Operators often set MOP at 110% and operate at 100%, but recent pipeline failure investigations turn up ruptures that happened at 50% MOPs.

In Kuprewicz’s world, the pieces are all available to virtually eliminate energy pipeline incidents but putting them together correctly has proved difficult, given conflicting forces in play. Some of them may eventually be eliminated by the new Trump administration. Climate change initiatives, split regulatory duties and insufficient training are some of these forces.

Kuprewicz has seen the effects of the climate change push on pipeline safety from his past roles with clients on both sides of the issue. “It is not illegal to leak natural gas right now, although it is a greenhouse gas (GHG). We’re not trying to stop all leaks; we’re zeroing in on hazardous leaks. Safety vs. GHG has to find a balance. But as more information has come out, people are beginning to realize that this could hamper safety efforts. We have to be careful here.”

When there is a pipeline rupture, its release will be many times that of what comes out of a leak, said Kuprewicz. “A rupture becomes a ‘super-emitter’ for methane releases,” he said. “All parties should be aware we’re not going to stop all leaks, and everyone should go after the super-emitters, who are readily easy to identify – for the production, transmission and distribution sectors.”
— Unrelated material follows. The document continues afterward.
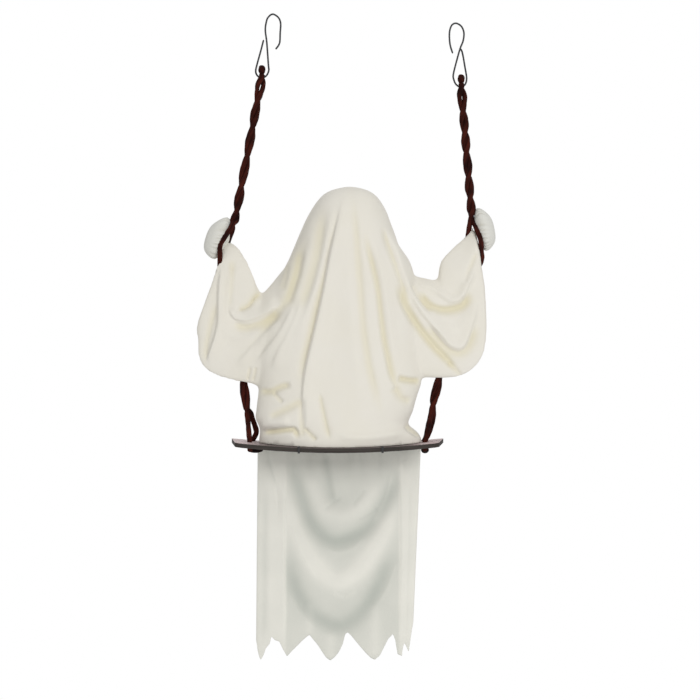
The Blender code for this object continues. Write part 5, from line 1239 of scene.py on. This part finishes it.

Another “force” needing to be recognized is the regulatory split between FERC and PHMSA, a safety – not siting – agency, and yet some of Kuprewicz’s clients regularly mix up these roles. “I can understand the disconnect here; I’m comfortable with that,” he said. “Intervenors at FERC, the siting agency, don’t necessarily inherently understand the difference between the two.”

Integrity management is not a siting issue except for identifying high-consequence areas, he said. “The emphasis of integrity management is to get to those failures early, well before they go to rupture.”

In the NPRM there will be more “prescriptive guidance” that has been identified as needed, given some of the recent failure investigations, Kuprewicz said Is he optimistic? Only cautiously.